What’s the salary range for a Group PM at Snowflake?

Total compensation for a Group PM (L5) ranges from $420K to $580K, including base ($220K–$260K), annual bonus (20–25%), and RSUs ($150K–$200K over four years). Equity is granted at entry and reloaded annually. The benchmark isn’t market average — it’s performance against system-level outcomes, not just delivery velocity.

Do Snowflake PMs need to code?

Not daily, but they must read and critique code — especially SQL, stored procedures, and API contracts. In interviews, you’ll debug query plans, not write functions. The expectation isn’t engineering parity, but the ability to engage on technical depth.

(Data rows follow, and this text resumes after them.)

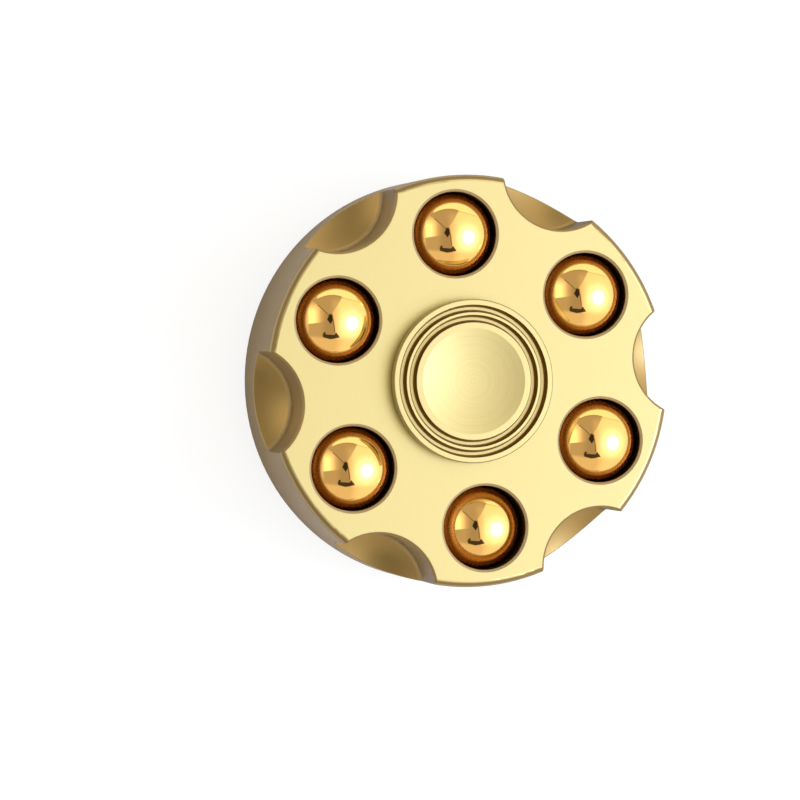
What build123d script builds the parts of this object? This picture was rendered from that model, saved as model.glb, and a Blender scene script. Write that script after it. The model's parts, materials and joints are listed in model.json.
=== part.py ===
from build123d import *

import os
from math import acos, asin, cos, degrees, hypot, radians, sin

# A fluted disc spinner. A heavy rotor carries six dome-ended slugs and turns on a small
# shielded ball bearing. Two ringed finger caps screw together through the bearing.
# The origin is the bearing's centre. +Z is the spin axis and leaves the fluted face.
# Slug 1 lies on +Y and the others follow clockwise, seen from the front.

# Rotor body: a disc with rounded rims.
BODY_RADIUS = 25.88
BODY_THICKNESS = 16.3
RIM_ROUND = 0.85
EDGE_BREAK = 0.28

# Flutes: scoops milled down from the front face, with a rounded corner and a bowl floor.
FLUTE_COUNT = 6
FLUTE_RADIUS = 7.42
FLUTE_AXIS_RADIUS = 28.95
FLUTE_STRAIGHT = 7.0
FLUTE_CORNER = 1.2
FLUTE_BOWL_RADIUS = 12.0
FLUTE_EXIT_ROUND = 0.15

# Wells: through bores midway between the flutes, one slug in each.
WELL_COUNT = 6
WELL_RADIUS = 5.3
WELL_PITCH_RADIUS = 18.52
WELL_CHAMFER = 0.31

# Slugs: plain cylinders with a spherical dome on both ends and a groove at mid-length.
SLUG_RADIUS = 5.2
SLUG_LENGTH = 18.2
DOME_RADIUS = 5.65
DOME_STANDS_PROUD = 1.45
DEEP_SLUG = 4
DEEP_SLUG_DROP = 0.8
ORING_INNER_RADIUS = 4.5
ORING_WIDTH = 1.2
ORING_ROUND = 0.35
ORING_GROOVE_SLACK = 0.15

# Bearing: an inch-size miniature, 1/4 x 1/2 x 3/16, with ten 1/16 balls.
BEARING_BORE_RADIUS = 3.175
BEARING_RADIUS = 6.35
BEARING_WIDTH = 4.7625
BALL_COUNT = 10
BALL_RADIUS = 0.79375
BALL_PITCH_RADIUS = 4.7625
TRACK_RADIUS = 0.82
INNER_SHOULDER_RADIUS = 4.3
OUTER_SHOULDER_RADIUS = 5.2
RACE_CHAMFER = 0.15

# Cage: a one-piece crown that snaps over the balls.
CAGE_INNER_RADIUS = 4.45
CAGE_OUTER_RADIUS = 5.05
CAGE_FLOOR = -1.35
CAGE_TIP = 0.45
POCKET_RADIUS = 0.85
CAGE_SLOT_RADIUS = 0.28

# Shields: thin washers in a recess of the outer race, each held by a sprung wire.
SHIELD_INNER_RADIUS = 4.42
SHIELD_OUTER_RADIUS = 5.78
SHIELD_SEAT = 1.7
SHIELD_THICKNESS = 0.25
RECESS_RADIUS = 5.8
WIRE_RADIUS = 0.18
WIRE_RING_RADIUS = 5.66
WIRE_GROOVE_RADIUS = 5.86
WIRE_SPAN = 335.0

# Bearing seat: a lip in front of the bearing and a retaining clip behind it.
LIP_RADIUS = 5.7
MOUTH_CHAMFER = 0.3
CIRCLIP_THICKNESS = 0.8
CIRCLIP_OUTER_RADIUS = 6.7
CIRCLIP_INNER_RADIUS = 5.65
CIRCLIP_GROOVE_RADIUS = 6.75
CIRCLIP_GROOVE_SLACK = 0.05
CIRCLIP_HALF_GAP = 14.0
LUG_ANGLE = 20.0
LUG_RING_RADIUS = 5.6
LUG_RADIUS = 0.95
LUG_HOLE_RADIUS = 0.42

# Finger caps: a flange with two ring grooves round a shallow dish, on a boss and stem.
CAP_RADIUS = 10.24
CAP_STANDS_PROUD = 1.8
CAP_GAP = 0.35
CAP_EDGE = 0.12
RING_GROOVES = ((9.56, 8.60), (8.29, 7.33))
RING_GROOVE_DEPTH = 0.84
RING_GROOVE_FLARE = 0.31
DISH_RADIUS = 6.6
DISH_DEPTH = 0.6
BOSS_RADIUS = 3.9
STEM_RADIUS = 3.165
STEM_END = -0.9
PILOT_END = 1.1
STUD_RADIUS = 1.97
STUD_END = -3.8
STUD_CHAMFER = 0.3
TAP_RADIUS = 2.0
TAP_END = 4.5
DRILL_TIP = 1.2

# Worked out from the sizes above.
FACE = BODY_THICKNESS / 2
BEARING_FACE = BEARING_WIDTH / 2
CAP_TOP = FACE + CAP_STANDS_PROUD
CAP_UNDERSIDE = FACE + CAP_GAP
SLUG_LIFT = FACE + DOME_STANDS_PROUD - SLUG_LENGTH / 2
CLEAR = 1.0
NEAR = 0.01


def polar(radius, angle):
    """The point at a radius and an angle in degrees from +X."""
    return (radius * cos(radians(angle)), radius * sin(radians(angle)))


def well_angle(number):
    """Direction of a numbered well: 1 is on +Y and the rest go clockwise."""
    return 90.0 - (number - 1) * 360.0 / WELL_COUNT


def turned(*lines):
    """A solid turned about Z from joined lines drawn as (radius, height)."""
    return revolve(Plane.XZ * make_face(lines), Axis.Z)


def turned_corners(*corners):
    """A solid turned about Z from the corners of its half section."""
    return turned(Polyline(*corners, close=True))


def ring(inner, outer, low, high):
    """A plain ring about Z."""
    return turned_corners((inner, low), (outer, low), (outer, high), (inner, high))


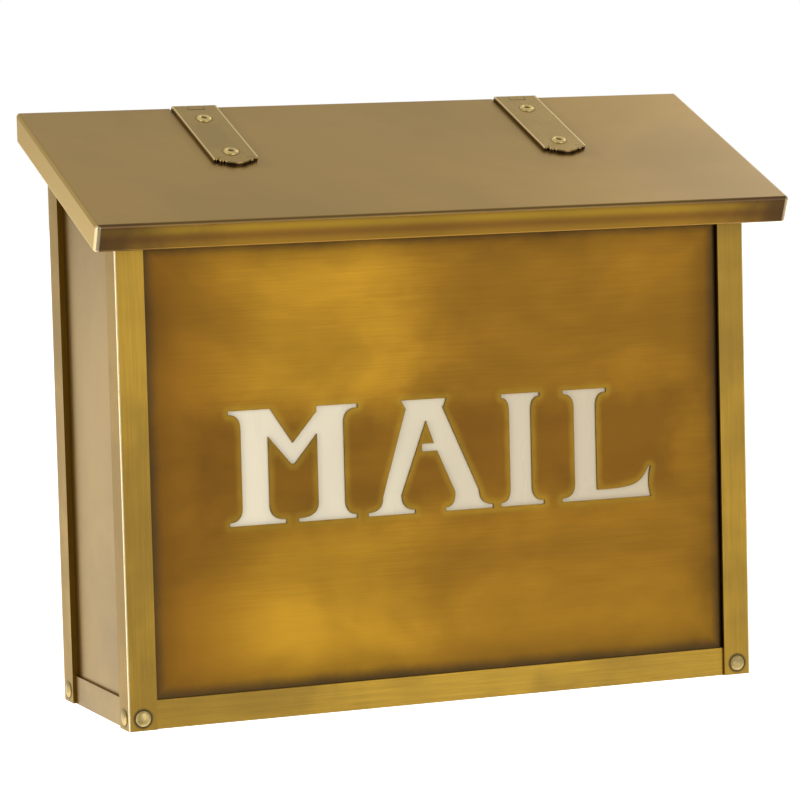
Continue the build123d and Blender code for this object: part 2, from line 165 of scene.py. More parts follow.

If you can’t spot a missing cluster key in a SHOW TABLES output, you’ll be seen as a bottleneck.

How technical are the PM interviews compared to other cloud companies?

More technical than AWS, more specific than Google Cloud. You won’t get leetcode, but you will design systems like a metadata sync service across regions. One candidate was asked to calculate credit burn for a multi-cluster warehouse under skewed load. The math mattered — off by 2x, and the business case fails. It’s not about perfect answers — it’s about bounding variables correctly.